The collaboration with Guanglun Intelligence is more geared toward mass-producing simulation data. Based on Moore Threads’ full-feature GPU and the KUAE cluster, the two sides combined Guanglun Intelligence’s integrated “solve — measure — generate” simulation platform to jointly build a highly reliable simulation data synthesis solution. Guanglun Intelligence’s high-precision GPU physics solver is compatible with the MUSA architecture and can simulate complex physical processes such as rigid bodies, soft bodies, fluids, and particles with high precision and in real time. In related cases, the simulation accuracy for core physical parameters has exceeded 99%.

The collaboration with Pony.ai extends the scope into autonomous driving. Based on the MTT S5000 and the KUAE cluster, the two sides are adapting and validating world models and in-vehicle model training. Pony.ai’s world model can generate more than 10 billion kilometers of test data per week, from which many extreme scenarios are derived. For autonomous driving, long-tail scenarios, extreme hazards, and safety validation are precisely where simulation is most valuable.

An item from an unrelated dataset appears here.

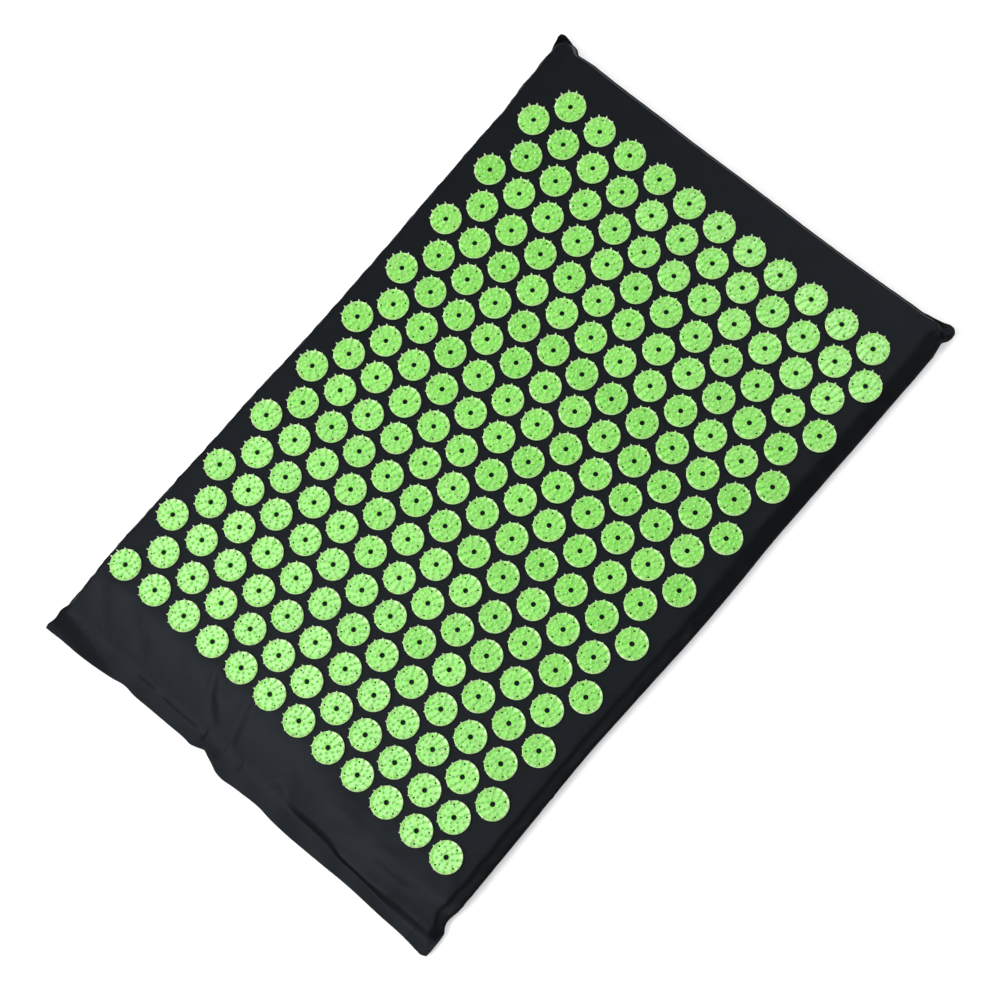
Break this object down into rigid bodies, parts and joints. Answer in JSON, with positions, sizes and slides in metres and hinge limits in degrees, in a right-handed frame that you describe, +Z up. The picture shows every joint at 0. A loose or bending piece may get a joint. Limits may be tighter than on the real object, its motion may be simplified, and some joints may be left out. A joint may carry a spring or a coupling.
{
  "type": "acupressure mat",
  "caption": "Flat rectangular acupressure mat: a cloth-covered foam pad whose top carries staggered rows of spiked plastic discs, closed by a hook-and-loop flap along one short end.",
  "frame": {"origin": "middle of the bounding box's bottom face, on the surface the mat lies on", "axes": "+X across the mat to its long side without a closure, +Y from the closing hem to the head end, +Z up through the discs"},
  "size_m": [0.4328, 0.6758, 0.027],
  "materials": {
    "cover_cloth": "matt near-black woven cloth",
    "disc_plastic": "satin moulded plastic, yellow-green",
    "foam": "soft open-cell foam, off-white",
    "hook_tape": "black nylon hooks",
    "loop_tape": "black brushed nylon loops"
  },
  "bodies": {
    "cover": {"foam_pad": "foam", "cover_top_panel": "cover_cloth", "cover_bottom_panel": "cover_cloth", "loop_strip": "loop_tape", "spiked_disc_01": "disc_plastic", "spiked_disc_02": "disc_plastic", "spiked_disc_03": "disc_plastic", "spiked_disc_04": "disc_plastic", "spiked_disc_05": "disc_plastic", "spiked_disc_06": "disc_plastic", "spiked_disc_07": "disc_plastic", "spiked_disc_08": "disc_plastic", "spiked_disc_09": "disc_plastic", "spiked_disc_10": "disc_plastic", "spiked_disc_11": "disc_plastic", "spiked_disc_12": "disc_plastic"},
    "closure_flap": {"closure_flap": "cover_cloth", "hook_strip": "hook_tape"}
  },
  "joints": [
    {"name": "closure_flap_hinge", "type": "hinge", "parent": "cover", "child": "closure_flap", "pos_m": [0, -0.317, 0.0054], "axis": [-1, 0, 0], "range_deg": [0, 100]}
  ]
}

In addition, Moore Threads is working with partners such as May 1 Vision and Guangxian Cloud to build physical-AI simulation systems and embodied simulation platforms. Whether it is 4DGS model training and inference, synthetic data generation, task libraries, simulation computing, or virtual-real validation loops, they are all essentially answering the same question: embodied AI cannot be built by a single company alone. It takes compute infrastructure, simulation, algorithms, and scene providers working together for the ecosystem to function.

That is probably the most important takeaway from Moore Threads’ announcement this time.

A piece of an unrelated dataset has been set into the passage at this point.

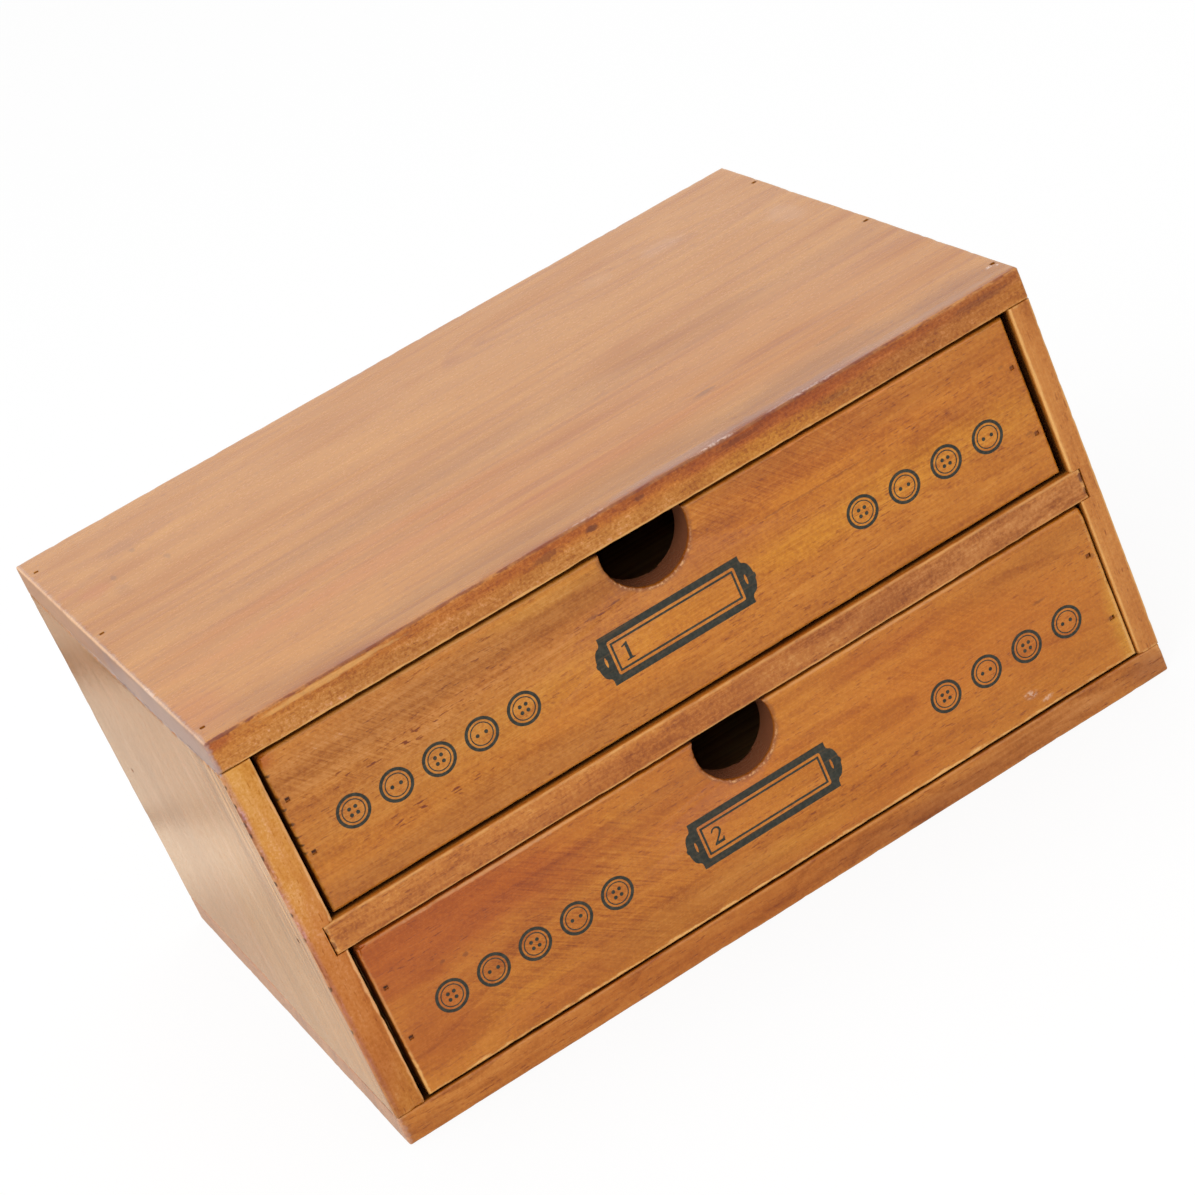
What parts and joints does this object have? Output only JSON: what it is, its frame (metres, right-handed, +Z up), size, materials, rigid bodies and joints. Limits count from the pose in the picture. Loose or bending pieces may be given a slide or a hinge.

It moves the story from “I have one chip” to “I can build an entire foundational infrastructure stack.”

By building platforms on top of the MUSA architecture and full-feature GPU base layer, connecting to the edge, and expanding outward into the ecosystem, this approach may not redraw the industrial map overnight, but it does push domestic GPUs one step further—from large-model training and inference toward the foundational infrastructure of physical AI.

The Goal Is a Domestic Embodied AI Infrastructure Stack

One of the biggest contradictions in embodied AI today is that models are evolving fast, while scenarios are lagging behind.

In the digital world, large models can keep improving on the back of massive text, image, and video data. But in the physical world, every time a robot opens a door, carries a box, grasps a soft object, or navigates a complex intersection, there is a real cost behind it all.

Real-world data collection is expensive, teleoperation is slow, equipment damage is risky, dangerous scenarios cannot be tried casually, and long-tail cases are impossible to fully cover. That is why simulation-synthesized data and the Sim-to-Real closed loop have become the key infrastructure that allows embodied AI to move from the lab into industry.

That is why “building the world” becomes the central challenge in embodied AI competition.

And the value of that world is not that it looks good like a game. It is that it can train robots, validate them, and correct their behavior. It needs enough realism to reflect lighting, materials, collisions, friction, and sensor noise, and enough efficiency to generate data at scale in parallel. It also needs openness, so different models, robots, and scenes can connect to it.

From this perspective, Moore Threads’ strength is not something that can be explained by a single performance number. Its “full-feature GPU + MUSA ecosystem” strategy is fundamentally well aligned with the complex demands of embodied AI.

Full-feature GPUs provide capabilities across AI compute, graphics rendering, physics simulation, scientific computing, and video codecs. MUSA provides a unified software ecosystem. MT Lambda integrates physics, rendering, and AI engines. The KUAE cluster handles large-scale training and simulation. The Changjiang SoC and E300 AI module bring those capabilities to the edge. External ecosystem partners complement the stack with data, scenes, simulation platforms, and industrial applications.

The value of this entire flow lies in the fact that embodied AI is, at its core, systems engineering.

Large-model companies may first compete on the strength of their digital brains, but robot companies ultimately face a different set of questions: how does the brain control the body, how does the body understand the environment, and how can the environment be reproduced at low cost? Whoever can build a training world that is cheaper, more efficient, realistic enough for robots, controllable enough, and large enough is more likely to take embodied AI from demos into real production lines, roads, homes, and urban spaces.

Of course, building a domestic embodied AI infrastructure stack will not happen overnight.

The realism of simulation, the effectiveness of Sim-to-Real transfer, the maturity of the developer ecosystem, and adoption by industrial customers all require ongoing validation. How far Moore Threads’ solution can go will depend on more real-world projects, more developers, and feedback from more robots in the future.

But at the very least, this launch shows that domestic GPUs have entered a new stage.

They are moving beyond the passive story of “can it replace that card?” and beginning to define new computing scenarios on their own. The “Wheat” upgraded at the event is a digital agent, while the robot dog “Xiaofei” that performed a backflip is a physical agent. As AI moves out of the screen and into reality, and agents become able not just to “talk” but to “move,” foundational compute must understand models, graphics, and physics at the same time.

At the event, Zhang Jianzhong said that Moore Threads wants its products to span from KUAE to Changjiang, supporting every kind of intelligent agent.

In the context of embodied AI, that can be put more concretely as follows: the cloud has large-scale training grounds, simulation has virtual worlds, the edge has execution capability as a “small brain,” and the ecosystem has real-world scenarios.

If the large-model race is about who can train the stronger digital brain, then the embodied AI race adds another question: who can be the first to build a sufficiently realistic training world?

This time, domestic GPUs have clearly begun to enter that world-building race in earnest.